Directions for this task - Output every entry exactly, from the first line to the last.

Items -

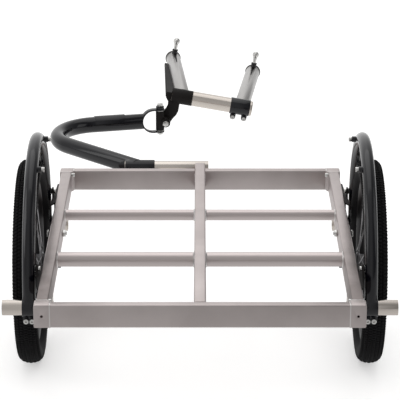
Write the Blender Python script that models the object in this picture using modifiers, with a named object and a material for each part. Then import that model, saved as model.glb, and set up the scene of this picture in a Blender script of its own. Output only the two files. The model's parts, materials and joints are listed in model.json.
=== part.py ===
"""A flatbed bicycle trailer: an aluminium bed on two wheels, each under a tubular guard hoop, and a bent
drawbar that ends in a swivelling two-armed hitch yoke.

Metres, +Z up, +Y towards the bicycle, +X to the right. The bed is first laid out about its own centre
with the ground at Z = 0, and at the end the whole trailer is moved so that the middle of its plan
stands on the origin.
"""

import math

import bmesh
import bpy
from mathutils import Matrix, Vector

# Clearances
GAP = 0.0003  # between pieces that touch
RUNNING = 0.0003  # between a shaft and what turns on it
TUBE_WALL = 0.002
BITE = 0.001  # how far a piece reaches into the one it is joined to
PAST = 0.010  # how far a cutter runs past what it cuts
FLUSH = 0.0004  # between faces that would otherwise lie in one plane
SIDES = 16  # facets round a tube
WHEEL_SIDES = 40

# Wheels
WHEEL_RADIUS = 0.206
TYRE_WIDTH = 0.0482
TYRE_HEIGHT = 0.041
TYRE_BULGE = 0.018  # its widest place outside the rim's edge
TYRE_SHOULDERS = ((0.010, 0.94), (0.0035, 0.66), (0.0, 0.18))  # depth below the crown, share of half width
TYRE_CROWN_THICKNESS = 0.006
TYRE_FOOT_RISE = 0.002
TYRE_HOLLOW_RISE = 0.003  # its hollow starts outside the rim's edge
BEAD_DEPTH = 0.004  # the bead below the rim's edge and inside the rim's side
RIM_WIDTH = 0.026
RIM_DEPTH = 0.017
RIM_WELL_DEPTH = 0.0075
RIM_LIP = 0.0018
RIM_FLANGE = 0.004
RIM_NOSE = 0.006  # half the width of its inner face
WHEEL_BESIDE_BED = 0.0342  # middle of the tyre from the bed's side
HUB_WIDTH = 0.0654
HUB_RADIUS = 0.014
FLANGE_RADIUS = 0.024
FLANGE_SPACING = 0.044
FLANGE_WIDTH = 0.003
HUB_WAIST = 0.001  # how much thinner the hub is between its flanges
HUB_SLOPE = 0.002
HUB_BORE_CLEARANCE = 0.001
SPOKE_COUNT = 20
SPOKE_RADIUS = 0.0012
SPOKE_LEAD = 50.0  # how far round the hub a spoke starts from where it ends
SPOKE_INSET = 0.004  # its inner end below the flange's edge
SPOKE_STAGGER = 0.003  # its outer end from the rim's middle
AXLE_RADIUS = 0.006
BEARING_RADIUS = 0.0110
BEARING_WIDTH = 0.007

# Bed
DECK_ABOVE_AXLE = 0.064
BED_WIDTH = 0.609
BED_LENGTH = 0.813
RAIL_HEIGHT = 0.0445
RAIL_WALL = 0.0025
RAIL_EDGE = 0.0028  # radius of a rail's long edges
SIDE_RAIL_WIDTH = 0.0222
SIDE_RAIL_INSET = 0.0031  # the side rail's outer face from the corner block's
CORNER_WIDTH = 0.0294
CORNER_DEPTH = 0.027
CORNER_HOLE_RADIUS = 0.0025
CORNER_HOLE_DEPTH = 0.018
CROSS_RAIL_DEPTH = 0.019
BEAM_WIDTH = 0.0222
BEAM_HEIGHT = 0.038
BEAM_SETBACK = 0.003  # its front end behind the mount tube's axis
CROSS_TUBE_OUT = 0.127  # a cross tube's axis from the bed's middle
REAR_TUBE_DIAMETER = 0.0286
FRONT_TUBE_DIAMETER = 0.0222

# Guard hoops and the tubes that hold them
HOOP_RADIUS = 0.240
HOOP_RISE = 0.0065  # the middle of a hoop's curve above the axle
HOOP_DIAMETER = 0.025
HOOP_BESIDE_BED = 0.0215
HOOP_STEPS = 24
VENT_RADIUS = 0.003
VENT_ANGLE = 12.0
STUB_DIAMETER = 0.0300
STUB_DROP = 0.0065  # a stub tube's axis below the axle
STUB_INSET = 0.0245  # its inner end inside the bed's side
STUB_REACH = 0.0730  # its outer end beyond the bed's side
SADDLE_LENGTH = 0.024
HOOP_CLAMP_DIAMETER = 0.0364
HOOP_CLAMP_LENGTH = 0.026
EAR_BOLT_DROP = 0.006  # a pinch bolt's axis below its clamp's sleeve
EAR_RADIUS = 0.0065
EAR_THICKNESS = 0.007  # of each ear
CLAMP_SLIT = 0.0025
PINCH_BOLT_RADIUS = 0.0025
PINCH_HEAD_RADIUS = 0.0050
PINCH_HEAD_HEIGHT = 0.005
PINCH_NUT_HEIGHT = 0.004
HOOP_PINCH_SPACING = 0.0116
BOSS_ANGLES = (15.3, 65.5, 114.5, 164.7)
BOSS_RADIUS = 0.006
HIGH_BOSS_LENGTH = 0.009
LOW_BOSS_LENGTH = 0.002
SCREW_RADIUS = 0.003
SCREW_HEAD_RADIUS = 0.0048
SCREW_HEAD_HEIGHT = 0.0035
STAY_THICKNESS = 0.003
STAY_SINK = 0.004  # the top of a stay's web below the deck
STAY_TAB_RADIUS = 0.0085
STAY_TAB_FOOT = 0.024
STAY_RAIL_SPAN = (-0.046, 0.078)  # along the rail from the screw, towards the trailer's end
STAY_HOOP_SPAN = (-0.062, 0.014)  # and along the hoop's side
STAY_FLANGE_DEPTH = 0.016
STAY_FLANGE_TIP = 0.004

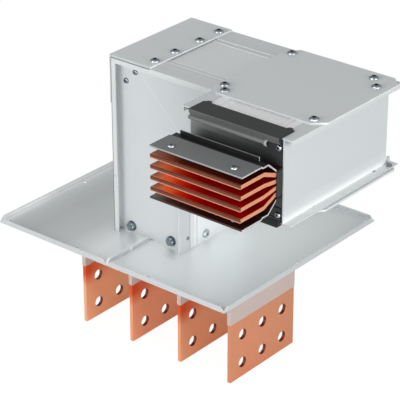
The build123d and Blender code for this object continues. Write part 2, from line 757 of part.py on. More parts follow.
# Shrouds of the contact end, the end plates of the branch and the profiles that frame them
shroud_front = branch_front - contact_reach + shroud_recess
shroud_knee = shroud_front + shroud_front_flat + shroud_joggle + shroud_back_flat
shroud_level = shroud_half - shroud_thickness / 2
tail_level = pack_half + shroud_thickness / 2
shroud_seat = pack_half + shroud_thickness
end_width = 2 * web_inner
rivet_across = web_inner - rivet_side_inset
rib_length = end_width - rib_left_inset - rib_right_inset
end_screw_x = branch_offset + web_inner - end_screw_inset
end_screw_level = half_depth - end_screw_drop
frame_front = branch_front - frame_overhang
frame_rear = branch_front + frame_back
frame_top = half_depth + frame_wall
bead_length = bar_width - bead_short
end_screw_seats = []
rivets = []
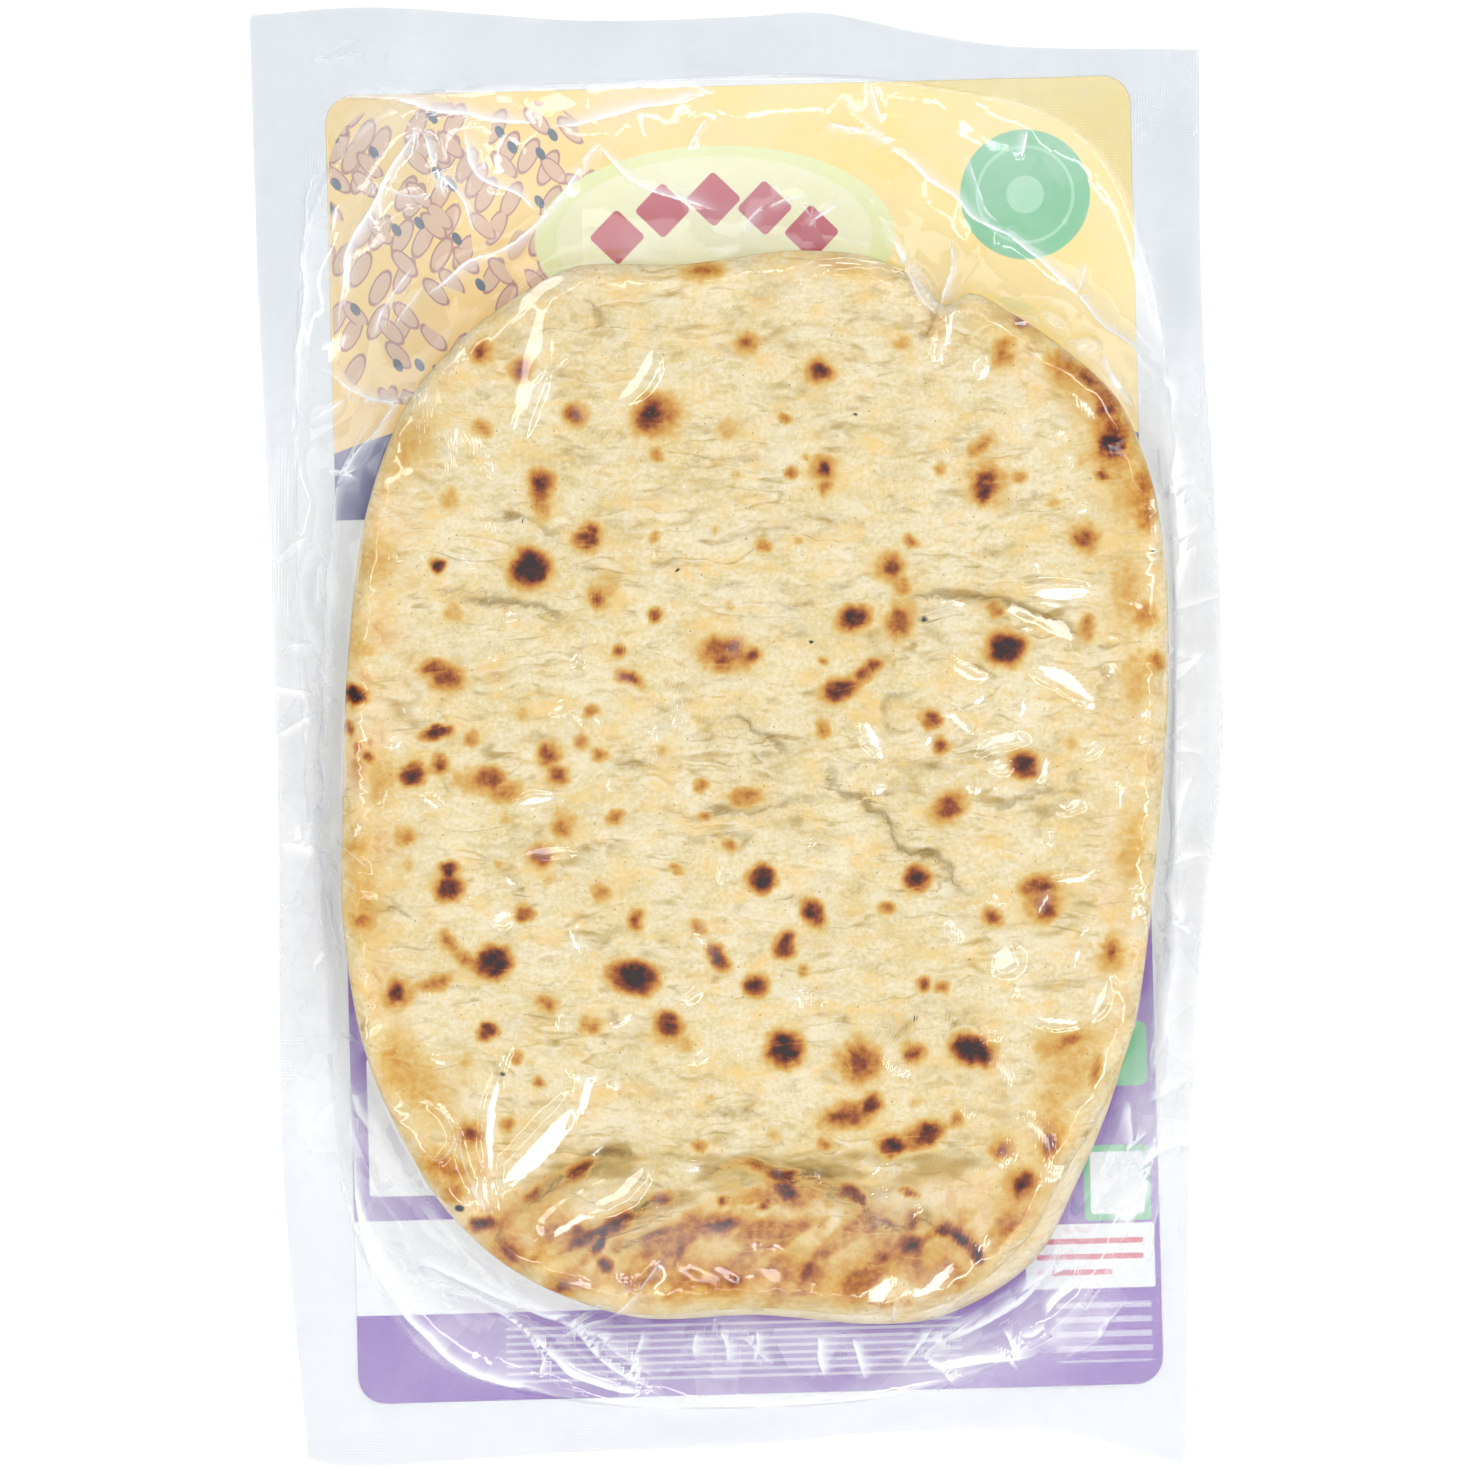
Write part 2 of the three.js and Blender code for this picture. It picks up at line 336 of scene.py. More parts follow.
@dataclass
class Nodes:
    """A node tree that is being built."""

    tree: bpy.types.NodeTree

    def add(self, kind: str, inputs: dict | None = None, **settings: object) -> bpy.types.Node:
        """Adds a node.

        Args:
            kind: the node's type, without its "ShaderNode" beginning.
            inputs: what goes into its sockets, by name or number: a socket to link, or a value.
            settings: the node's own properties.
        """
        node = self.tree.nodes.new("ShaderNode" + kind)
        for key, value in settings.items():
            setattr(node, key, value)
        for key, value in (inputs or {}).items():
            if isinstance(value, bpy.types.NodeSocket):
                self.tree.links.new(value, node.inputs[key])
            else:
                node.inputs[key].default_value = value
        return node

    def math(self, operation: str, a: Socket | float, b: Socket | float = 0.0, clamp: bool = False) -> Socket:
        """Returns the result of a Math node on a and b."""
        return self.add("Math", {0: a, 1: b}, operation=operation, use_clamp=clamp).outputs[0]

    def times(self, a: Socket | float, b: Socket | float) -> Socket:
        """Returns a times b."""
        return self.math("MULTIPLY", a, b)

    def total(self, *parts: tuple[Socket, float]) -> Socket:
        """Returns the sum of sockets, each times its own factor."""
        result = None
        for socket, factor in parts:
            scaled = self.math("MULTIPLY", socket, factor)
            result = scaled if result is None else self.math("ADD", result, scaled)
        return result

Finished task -
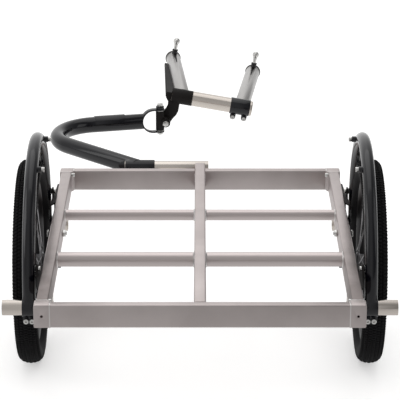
Write the Blender Python script that models the object in this picture using modifiers, with a named object and a material for each part. Then import that model, saved as model.glb, and set up the scene of this picture in a Blender script of its own. Output only the two files. The model's parts, materials and joints are listed in model.json.
=== part.py ===
"""A flatbed bicycle trailer: an aluminium bed on two wheels, each under a tubular guard hoop, and a bent
drawbar that ends in a swivelling two-armed hitch yoke.

Metres, +Z up, +Y towards the bicycle, +X to the right. The bed is first laid out about its own centre
with the ground at Z = 0, and at the end the whole trailer is moved so that the middle of its plan
stands on the origin.
"""

import math

import bmesh
import bpy
from mathutils import Matrix, Vector

# Clearances
GAP = 0.0003  # between pieces that touch
RUNNING = 0.0003  # between a shaft and what turns on it
TUBE_WALL = 0.002
BITE = 0.001  # how far a piece reaches into the one it is joined to
PAST = 0.010  # how far a cutter runs past what it cuts
FLUSH = 0.0004  # between faces that would otherwise lie in one plane
SIDES = 16  # facets round a tube
WHEEL_SIDES = 40

# Wheels
WHEEL_RADIUS = 0.206
TYRE_WIDTH = 0.0482
TYRE_HEIGHT = 0.041
TYRE_BULGE = 0.018  # its widest place outside the rim's edge
TYRE_SHOULDERS = ((0.010, 0.94), (0.0035, 0.66), (0.0, 0.18))  # depth below the crown, share of half width
TYRE_CROWN_THICKNESS = 0.006
TYRE_FOOT_RISE = 0.002
TYRE_HOLLOW_RISE = 0.003  # its hollow starts outside the rim's edge
BEAD_DEPTH = 0.004  # the bead below the rim's edge and inside the rim's side
RIM_WIDTH = 0.026
RIM_DEPTH = 0.017
RIM_WELL_DEPTH = 0.0075
RIM_LIP = 0.0018
RIM_FLANGE = 0.004
RIM_NOSE = 0.006  # half the width of its inner face
WHEEL_BESIDE_BED = 0.0342  # middle of the tyre from the bed's side
HUB_WIDTH = 0.0654
HUB_RADIUS = 0.014
FLANGE_RADIUS = 0.024
FLANGE_SPACING = 0.044
FLANGE_WIDTH = 0.003
HUB_WAIST = 0.001  # how much thinner the hub is between its flanges
HUB_SLOPE = 0.002
HUB_BORE_CLEARANCE = 0.001
SPOKE_COUNT = 20
SPOKE_RADIUS = 0.0012
SPOKE_LEAD = 50.0  # how far round the hub a spoke starts from where it ends
SPOKE_INSET = 0.004  # its inner end below the flange's edge
SPOKE_STAGGER = 0.003  # its outer end from the rim's middle
AXLE_RADIUS = 0.006
BEARING_RADIUS = 0.0110
BEARING_WIDTH = 0.007

# Bed
DECK_ABOVE_AXLE = 0.064
BED_WIDTH = 0.609
BED_LENGTH = 0.813
RAIL_HEIGHT = 0.0445
RAIL_WALL = 0.0025
RAIL_EDGE = 0.0028  # radius of a rail's long edges
SIDE_RAIL_WIDTH = 0.0222
SIDE_RAIL_INSET = 0.0031  # the side rail's outer face from the corner block's
CORNER_WIDTH = 0.0294
CORNER_DEPTH = 0.027
CORNER_HOLE_RADIUS = 0.0025
CORNER_HOLE_DEPTH = 0.018
CROSS_RAIL_DEPTH = 0.019
BEAM_WIDTH = 0.0222
BEAM_HEIGHT = 0.038
BEAM_SETBACK = 0.003  # its front end behind the mount tube's axis
CROSS_TUBE_OUT = 0.127  # a cross tube's axis from the bed's middle
REAR_TUBE_DIAMETER = 0.0286
FRONT_TUBE_DIAMETER = 0.0222

# Guard hoops and the tubes that hold them
HOOP_RADIUS = 0.240
HOOP_RISE = 0.0065  # the middle of a hoop's curve above the axle
HOOP_DIAMETER = 0.025
HOOP_BESIDE_BED = 0.0215
HOOP_STEPS = 24
VENT_RADIUS = 0.003
VENT_ANGLE = 12.0
STUB_DIAMETER = 0.0300
STUB_DROP = 0.0065  # a stub tube's axis below the axle
STUB_INSET = 0.0245  # its inner end inside the bed's side
STUB_REACH = 0.0730  # its outer end beyond the bed's side
SADDLE_LENGTH = 0.024
HOOP_CLAMP_DIAMETER = 0.0364
HOOP_CLAMP_LENGTH = 0.026
EAR_BOLT_DROP = 0.006  # a pinch bolt's axis below its clamp's sleeve
EAR_RADIUS = 0.0065
EAR_THICKNESS = 0.007  # of each ear
CLAMP_SLIT = 0.0025
PINCH_BOLT_RADIUS = 0.0025
PINCH_HEAD_RADIUS = 0.0050
PINCH_HEAD_HEIGHT = 0.005
PINCH_NUT_HEIGHT = 0.004
HOOP_PINCH_SPACING = 0.0116
BOSS_ANGLES = (15.3, 65.5, 114.5, 164.7)
BOSS_RADIUS = 0.006
HIGH_BOSS_LENGTH = 0.009
LOW_BOSS_LENGTH = 0.002
SCREW_RADIUS = 0.003
SCREW_HEAD_RADIUS = 0.0048
SCREW_HEAD_HEIGHT = 0.0035
STAY_THICKNESS = 0.003
STAY_SINK = 0.004  # the top of a stay's web below the deck
STAY_TAB_RADIUS = 0.0085
STAY_TAB_FOOT = 0.024
STAY_RAIL_SPAN = (-0.046, 0.078)  # along the rail from the screw, towards the trailer's end
STAY_HOOP_SPAN = (-0.062, 0.014)  # and along the hoop's side
STAY_FLANGE_DEPTH = 0.016
STAY_FLANGE_TIP = 0.004

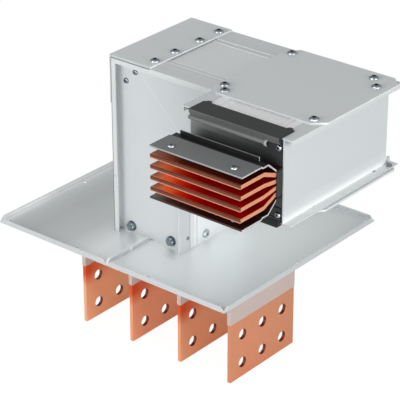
The build123d and Blender code for this object continues. Write part 2, from line 757 of part.py on. More parts follow.
# Shrouds of the contact end, the end plates of the branch and the profiles that frame them
shroud_front = branch_front - contact_reach + shroud_recess
shroud_knee = shroud_front + shroud_front_flat + shroud_joggle + shroud_back_flat
shroud_level = shroud_half - shroud_thickness / 2
tail_level = pack_half + shroud_thickness / 2
shroud_seat = pack_half + shroud_thickness
end_width = 2 * web_inner
rivet_across = web_inner - rivet_side_inset
rib_length = end_width - rib_left_inset - rib_right_inset
end_screw_x = branch_offset + web_inner - end_screw_inset
end_screw_level = half_depth - end_screw_drop
frame_front = branch_front - frame_overhang
frame_rear = branch_front + frame_back
frame_top = half_depth + frame_wall
bead_length = bar_width - bead_short
end_screw_seats = []
rivets = []
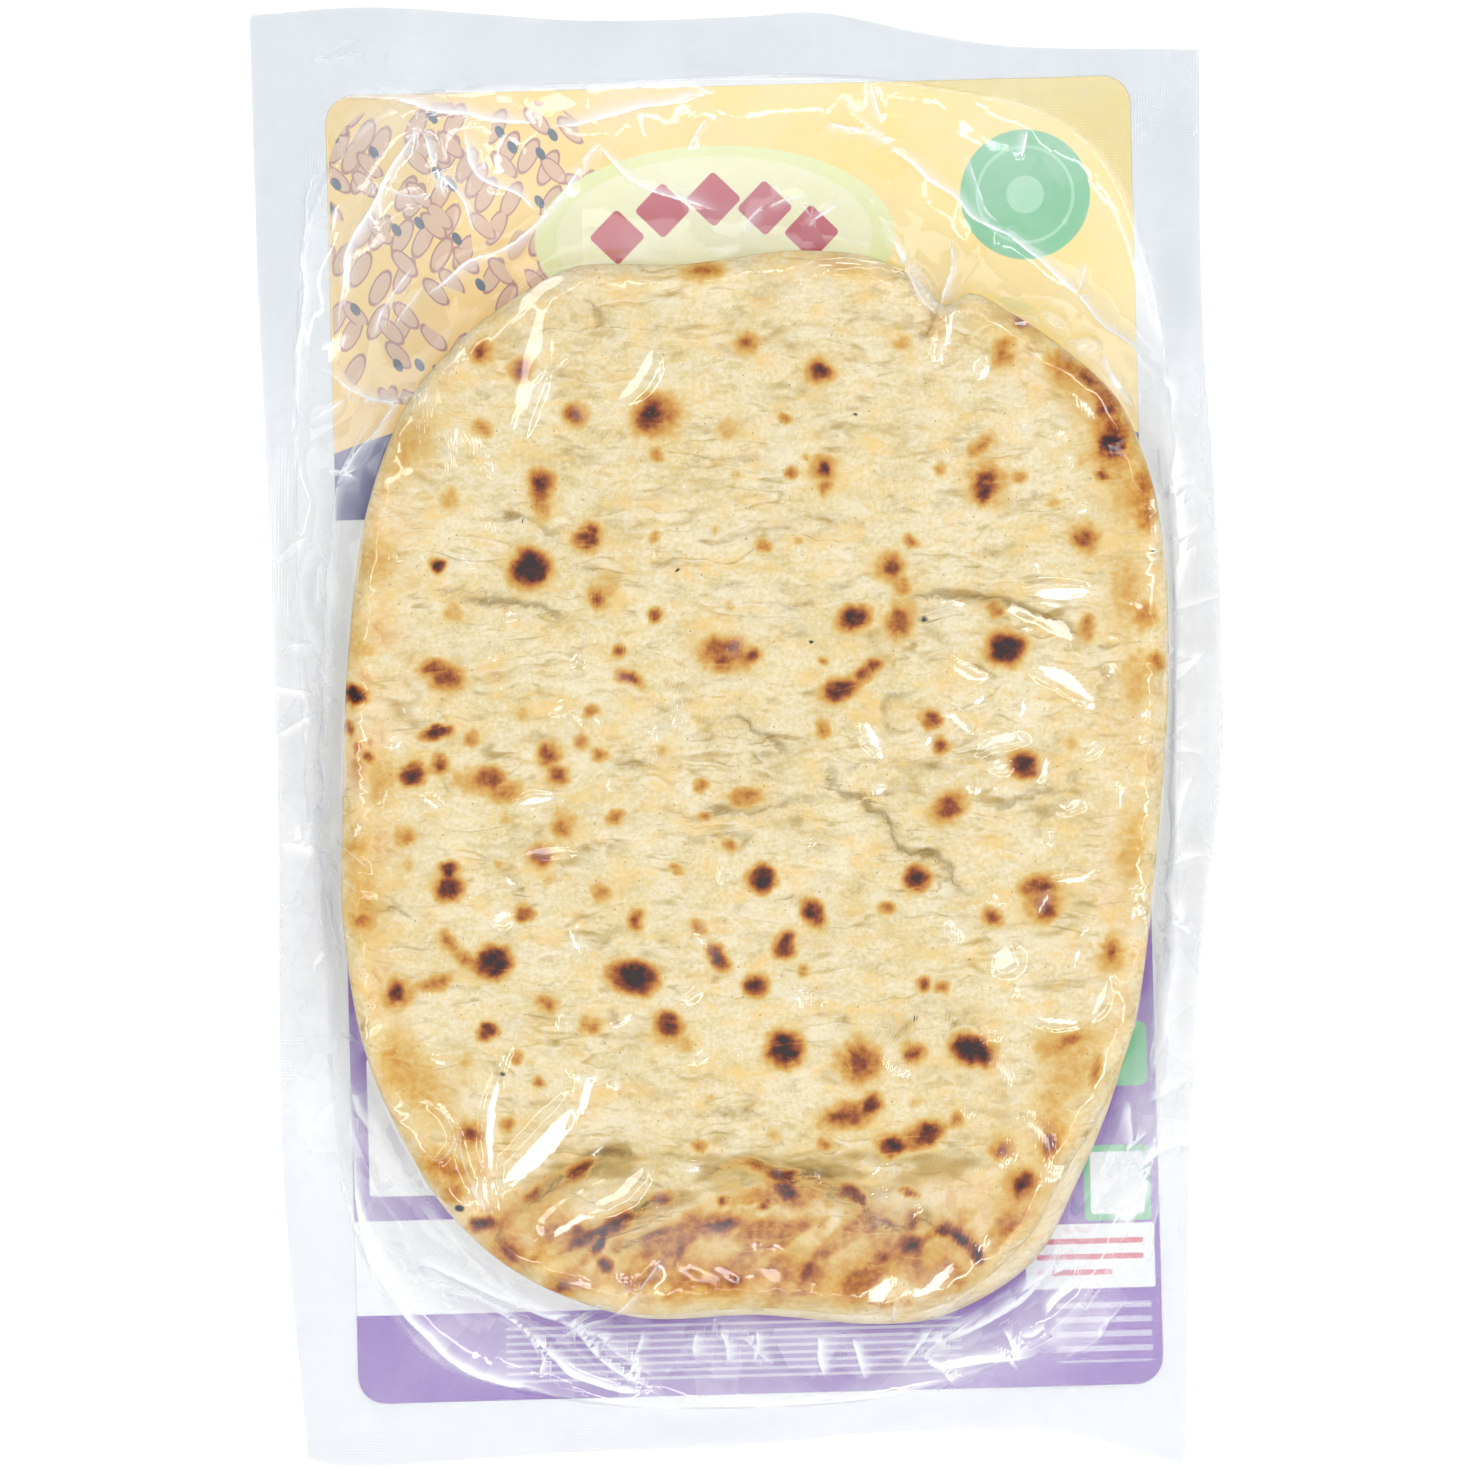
Write part 2 of the three.js and Blender code for this picture. It picks up at line 336 of scene.py. More parts follow.
@dataclass
class Nodes:
    """A node tree that is being built."""

    tree: bpy.types.NodeTree

    def add(self, kind: str, inputs: dict | None = None, **settings: object) -> bpy.types.Node:
        """Adds a node.

        Args:
            kind: the node's type, without its "ShaderNode" beginning.
            inputs: what goes into its sockets, by name or number: a socket to link, or a value.
            settings: the node's own properties.
        """
        node = self.tree.nodes.new("ShaderNode" + kind)
        for key, value in settings.items():
            setattr(node, key, value)
        for key, value in (inputs or {}).items():
            if isinstance(value, bpy.types.NodeSocket):
                self.tree.links.new(value, node.inputs[key])
            else:
                node.inputs[key].default_value = value
        return node

    def math(self, operation: str, a: Socket | float, b: Socket | float = 0.0, clamp: bool = False) -> Socket:
        """Returns the result of a Math node on a and b."""
        return self.add("Math", {0: a, 1: b}, operation=operation, use_clamp=clamp).outputs[0]

    def times(self, a: Socket | float, b: Socket | float) -> Socket:
        """Returns a times b."""
        return self.math("MULTIPLY", a, b)

    def total(self, *parts: tuple[Socket, float]) -> Socket:
        """Returns the sum of sockets, each times its own factor."""
        result = None
        for socket, factor in parts:
            scaled = self.math("MULTIPLY", socket, factor)
            result = scaled if result is None else self.math("ADD", result, scaled)
        return result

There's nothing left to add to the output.